Because urban pit bull fights usually are spontaneous, police said, making arrests is difficult unless owners are caught in the act. Based on the dozens of battered and scarred pit bulls abandoned or seized in the Washington area every year, however, animal-protection advocates say street fighting is common. …

Generally, the process of turning a well-bred pit bull pup into a fighter begins when the dog is 16 months old, said Sakach, who witnessed a dozen organized dogfights as an undercover investigator in the 1980s and 1990s. He now trains enforcement agencies on how to root out dog men.

The “prospect” is pitted in bouts against an over-the-hill fighter in the kennel, sometimes with filed-down teeth, a dog unable to do much damage.

“These are short combats, about 10 to 15 minutes,” said Sakach, “during which the prospect is going to get lots and lots of lavish praise.

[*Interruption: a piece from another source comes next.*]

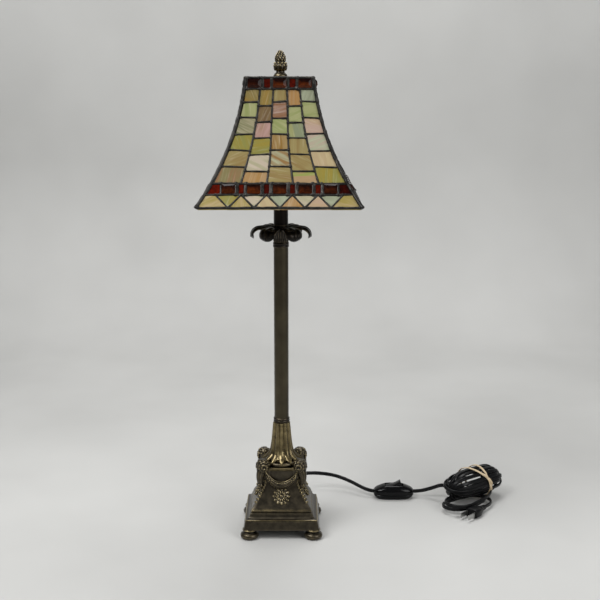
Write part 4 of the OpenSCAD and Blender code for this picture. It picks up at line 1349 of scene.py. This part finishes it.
# %% Garlands
bm = bmesh.new()
chance = random.Random(8)
hang = []
cord_line = []
for k in range(41):
    s = k / 20 - 1
    y = -26.2 - 1.4 * (1 - s * s)
    cord_line.append(((21.5 * s, y + 1.2, 71.5 + 14 * s * s), 1.0))
    hang.append(((20 * s, y, 67.2 + 13.5 * abs(s) ** 2.1), 1.4 + 2.3 * (1 - s * s)))
add_rods(bm, [hang, cord_line], sides=12)
for k in range(15):
    s = (k - 7) / 7.6
    middle = Vector(hang[round(20 + s * 20)][0])
    size = 1.1 + 1.3 * (1 - s * s)
    lean = rotation(-52 * s + chance.uniform(-8, 8), "Y")
    for way in (-1, 0, 1):
        spot = middle + Vector((0.4 * way, -1.6 - 0.7 * (way == 0), 1.9 * way * size / 2))
        add_lump(bm, spot, (size * 1.05, 0.9, size * 0.62), lean @ rotation(38 * way, "Y"), 7)
melted(bm, 0.45, 1)
casting("garlands_cast", bm, "garlands")

# %% Rosettes and husks
bm = bmesh.new()
ROSETTE_UP = 53.5
for reach, long, wide, lift, start in ((8.1, 3.6, 2.1, 0.6, 0), (4.6, 2.5, 1.4, 1.9, 15)):
    for k in range(12):
        angle = math.radians(start + 30 * k)
        spot = (reach * math.cos(angle), reach * math.sin(angle), lift)
        lean = Matrix.Rotation(angle, 4, "Z") @ rotation(-12, "Y")
        add_lump(bm, spot, (long, wide, 1.0), lean, 8)
        add_lump(bm, Vector(spot) + Vector((0, 0, 0.75)), (long * 0.8, 0.35, 0.5), lean, 5)
add_lump(bm, (0, 0, 0), (9.4, 9.4, 1.0), rings=14)
add_lump(bm, (0, 0, 2.2), (2.5, 2.5, 1.6), rings=10)
melted(bm, 0.38, 1)
rotated(bm, 61, "X")
moved(bm, (0, -flare_at(ROSETTE_UP) - 0.4, ROSETTE_UP))
casting("rosettes_cast", bm, "rosettes")

bm = bmesh.new()
for k in range(8):
    z = 72 - 3.6 * k
    half = flare_at(z)
    size = 2.0 - 0.12 * k
    for way in (-1, 0, 1):
        place = Vector((half - 0.2, -half + 0.2, z)) + Vector((way, way, 0)) * 0.9 * size
        add_lump(bm, place, (0.8 * size, 0.8 * size, 1.5 * size), rotation(16 * way, (1, -1, 0)), 7)
melted(bm, 0.4, 1)
casting("husk_strings", bm, "husk_drops")

# %% [markdown]
# ## Fluted cup and collars
#
# The column grows out of a cup of twelve leaves, like a lily turned upside down: pointed tips flare
# over the saucer and each leaf runs up the column as a broad flute. One leaf is a grid laid on the
# trumpet's outline and curved across, so that the gap to the next leaf is a deep dark line. It is
# thickened and copied round twelve times, with a turned core behind. The saucer and the collars are
# plain lathe work.

# %% Saucer, cup and collars
spun_piece("saucer_turned", [(0, 0), (20.5, 0), (24, 1.6), (25, 3.4), (24.2, 5.2), (22, 6), (0, 6)],
           antique_bronze, "saucer", SAUCER_LOW)
CUP = [(0, 25.2), (2.2, 23.4), (5, 20), (9, 16.4), (14, 14.4), (22, 13.0), (31, 12), (40, 11.2),
       (51, 10.2)]
cup_heights, cup_reach = zip(*CUP)
bm = bmesh.new()
turned(bm, [(0, 0.5), (19, 0.5)] + [(float(np.interp(h, cup_heights, cup_reach)) - 1.3, h)
                                    for h in range(4, 51, 2)] + [(8.4, 51), (0, 51)], CUP_LOW, 72)
grid = bmesh.ops.create_grid(bm, x_segments=10, y_segments=44, size=0.5)["verts"]
for vert in grid:
    across, up = 2 * vert.co.x, vert.co.y + 0.5
    point = 1 - min(1, up / 0.16)
    narrow = math.sqrt(max(0.02, 1 - point ** 1.8))
    height = 51 * up + 1.6 * across * across * (1 - up) ** 6
    reach = float(np.interp(height, cup_heights, cup_reach)) + 1.5 * (1 - across * across) - 0.5
    reach += 0.3 * math.exp(-(across / 0.2) ** 2) * (1 - 0.6 * up)
    angle = math.radians(14.2 * across * narrow)
    vert.co = (reach * math.sin(angle), -reach * math.cos(angle), CUP_LOW + height)
leaf = faces_at(grid)
solid = bmesh.ops.solidify(bm, geom=leaf, thickness=1.1)["geom"]
strip = set(solid) | set(leaf) | {v for f in leaf for v in f.verts}
strip |= {edge for vert in only(BMVert, strip) for edge in vert.link_edges}
bmesh.ops.spin(bm, geom=list(strip), cent=(0, 0, 0), axis=(0, 0, 1), steps=11,
               angle=math.tau * 11 / 12, use_duplicate=True)
finish_piece("fluted_cup", bm, highlit_rubbed_bronze, stands_for=["flute_cup"], rubbing_and_shade=1)
spun_piece("collar_low", [(0, 0), (9.8, 0), (10.8, 1.2), (10.8, 3), (10.2, 3.6), (10.8, 4.4),
                          (10.8, 6), (10, 7), (0, 7)], dark_bronze, "lower_collar",
           COLLAR_LOW)
spun_piece("collar_high", [(0, 0), (10, 0), (10.4, 1), (10.4, 2.8), (9.9, 3.5), (10.4, 4.2),
                           (10.4, 6), (9.8, 7), (0, 7)], dark_bronze, "upper_collar",
           UPPER_COLLAR_LOW)

# %% [markdown]
# ## Capital
#
# A ribbed cup holds six drooping leaves. A leaf is hammered sheet: flat on top, then rolled over and
# hanging down, with five ribs along it and a rounded tip. The grid follows that roll, the ribs are
# raised across it, its edge is drawn in to the leaf's outline, and it is thickened and copied round.

# %% Capital cup and leaves
bm = bmesh.new()
turned(bm, fine_outline(
    [(0, 0), (9.6, 0), (9.9, 5), (11.6, 9), (13.2, 13.8), (13.2, 16), (9.6, 17.2), (9.6, 23),
     (0, 23)], 0.9, 0.3), CAPITAL_LOW, 144)
for vert in bm.verts:
    reach = Vector(vert.co.xy).length
    if reach > 9 and CAPITAL_LOW + 1 < vert.co.z < CAPITAL_LOW + 15:
        rib = 0.32 * math.cos(24 * math.atan2(vert.co.y, vert.co.x))
        vert.co.xy *= (reach + rib) / reach
finish_piece("capital_ribbed", bm, dark_bronze, stands_for=["capital_cup"], rubbing_and_shade=1)

bm = bmesh.new()
grid = bmesh.ops.create_grid(bm, x_segments=30, y_segments=34, size=0.5)["verts"]
roll = smooth_line([(10, 0, 411), (17, 0, 412.6), (25, 0, 413), (32, 0, 412), (37, 0, 408.6),
                    (39.4, 0, 404), (39.6, 0, 400)], 6)
for vert in grid:
    across, along = 2 * vert.co.x, vert.co.y + 0.5
    place = along * (len(roll) - 1)
    k = min(int(place), len(roll) - 2)
    middle = roll[k].lerp(roll[k + 1], place - k)
    wide = 5 + 5.6 * math.sin(math.pi * min(along / 0.96, 1)) ** 0.7 + 2.6 * along
    wide *= math.sqrt(max(0, 1 - max(0, (along - 0.72) / 0.28) ** 2.4)) * 0.94 + 0.06
    rib = 0.55 * math.cos(across * math.pi * 3) * (1 - 0.5 * along) * min(1, along * 6)
    sag = (1.6 + 6 * along * along) * across * across
    outward = Vector((middle.x, 0, 0)).normalized() * along + UP * (1 - along)
    vert.co = middle + outward.normalized() * (rib - sag * 0.55) - UP * sag * 0.35
    vert.co.y += across * wide
bmesh.ops.solidify(bm, geom=bm.faces[:], thickness=1.3)
copied_round(bm, 6)
finish_piece("drooping_leaves", bm, dark_bronze, stands_for=["leaf_crown"], rubbing_and_shade=1,
             sharp=60)

# %% [markdown]
# ## Finial
#
# The finial is a bud on a bulb: a cast and threaded knob that clamps the shade's spider. The turned
# outline gives it its body. Scales are laid over the two bulbs in rows, each a leaf-shaped lump that
# stands out at its tip, and every other row is turned by half a scale.

# %% Finial
bm = bmesh.new()
turned(bm, [(0, 0), (8.0, 0), (8.7, 0.6), (8.7, 3.2), (7.6, 5), (5.6, 6.8), (5.3, 8.4), (7.4, 10.6),
            (8.6, 13), (8.4, 15.8), (6.6, 19), (6.0, 20.6), (6.8, 23), (6.4, 26), (4.9, 29.4),
            (3, 32.4), (1.2, 34.2), (0, 34.6)], FINIAL_LOW, 48)
for rows in (((11.2, 7.4, 10, 1.7, 2.5), (14.2, 8.2, 10, 1.6, 2.5), (17.4, 7.3, 10, 1.4, 2.3)),
             ((21.6, 6.1, 10, 1.3, 1.8), (23.8, 6.5, 10, 1.3, 1.8), (26.2, 5.9, 9, 1.2, 1.8),
              (28.6, 4.9, 8, 1.1, 1.7), (30.8, 3.6, 7, 0.9, 1.5), (32.6, 2.3, 5, 0.7, 1.3))):
    for row, (height, reach, count, wide, tall) in enumerate(rows):
        for k in range(count):
            angle = math.tau * (k + 0.5 * (row % 2)) / count
            lean = Matrix.Rotation(angle, 4, "Z") @ rotation(16, "Y")
            spot = Vector((math.cos(angle), math.sin(angle), 0)) * reach + UP * (FINIAL_LOW + height)
            add_lump(bm, spot, (0.95, wide, tall), lean, 7)
melted(bm, 0.36, 1)
casting("finial_bud", bm, "finial", copies=1, body="finial")

# %% [markdown]
# ## Table, backdrop and light
#
# The lamp stands on a pale sweep: a table top that curves up into a wall. Three large soft lights and a
# pale surround give broad, quiet reflections on the metal and keep the shadows soft.

# %% Stage
WALL_AT = 900        # where the table starts to curve up
WALL_BEND = 400
WALL_TALL = 2600
bm = bmesh.new()
bmesh.ops.create_grid(bm, x_segments=1, y_segments=1, size=2500)
far_edge = [e for e in bm.edges if all(v.co.y > 0 for v in e.verts)]
for v in bm.verts:
    if v.co.y > 0:
        v.co.y = WALL_AT
for k in range(12):
    grown = bmesh.ops.extrude_edge_only(bm, edges=far_edge)["geom"]
    far_edge = only(BMEdge, grown)
    angle = math.radians(7.5 * (k + 1))
    for v in only(BMVert, grown):
        v.co.y = WALL_AT + WALL_BEND * math.sin(angle)
        v.co.z = WALL_BEND * (1 - math.cos(angle))
grown = bmesh.ops.extrude_edge_only(bm, edges=far_edge)["geom"]
bmesh.ops.translate(bm, vec=(0, 0, WALL_TALL), verts=only(BMVert, grown))
bmesh.ops.scale(bm, vec=(MM, MM, MM), verts=bm.verts)
sweep = as_object("sweep", bm)
mesh = sweep.data
bm.free()
mesh.polygons.foreach_set("use_smooth", [True] * len(mesh.polygons))
paper = new_material("pale paper sweep")
paper_place = add(paper, "TexCoord").outputs["Object"]
paper_cloud = add(paper, "TexNoise", {"Vector": paper_place, "Scale": 3, "Detail": 3}).outputs[0]
paper_tone = add(paper, "ValToRGB", {"Fac": paper_cloud},
                 stops=((0.3, "#b4b4b2"), (0.7, "#bfbfbd"))).outputs[0]
add(paper, "BsdfPrincipled", {"Base Color": paper_tone, "Roughness": 0.75})
mesh.materials.append(paper)


def soft_light(name, place, aim, size, power):
    """A square soft light that looks from its place to its aim, in millimetres and watts."""
    light = bpy.data.objects.new(name, bpy.data.lights.new(name, "AREA"))
    light.data.size = size * MM
    light.data.energy = power
    light.location = Vector(place) * MM
    way = Vector(aim) - Vector(place)
    light.rotation_euler = way.to_track_quat("-Z", "Y").to_euler()
    bpy.context.collection.objects.link(light)


soft_light("key light", (-900, -700, 1700), (0, 0, 300), 900, 30)
soft_light("fill light", (1300, -1100, 1100), (0, 0, 250), 1200, 17)
soft_light("back light", (200, 700, 2000), (0, 200, 0), 1000, 17)

world = bpy.data.worlds.new("surround")
world.use_nodes = True
world.node_tree.nodes["Background"].inputs["Color"].default_value = colour("#d8d8d6")
world.node_tree.nodes["Background"].inputs["Strength"].default_value = 0.3
bpy.context.scene.world = world
bpy.context.scene.view_settings.view_transform = "Standard"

The point is, you want the dog to start associating praise with what its master wants it to do, which is fight.”

After a few months, this “schooling” process turns deadly serious, as the dog begins preparing for its “game test,” a full-fledged bout with a kennel-mate in its prime, to measure how much punishment the young pit bull can take. The prospect trains for six to eight weeks, hour upon hour — running, swimming, jumping, chomping — until test day arrives.

“The idea here is, you want your prospect to get hurt,” Sakach said. “You don’t want it hurt so bad that it’s going to die. But you want it hurt badly enough so that it really understands pain and exhaustion. Because you want to know if your dog’s going to quit.”

For a prospect that fails, life is short. “If they’re not going to make money for you,” Sakach said, “then you don’t want them around.”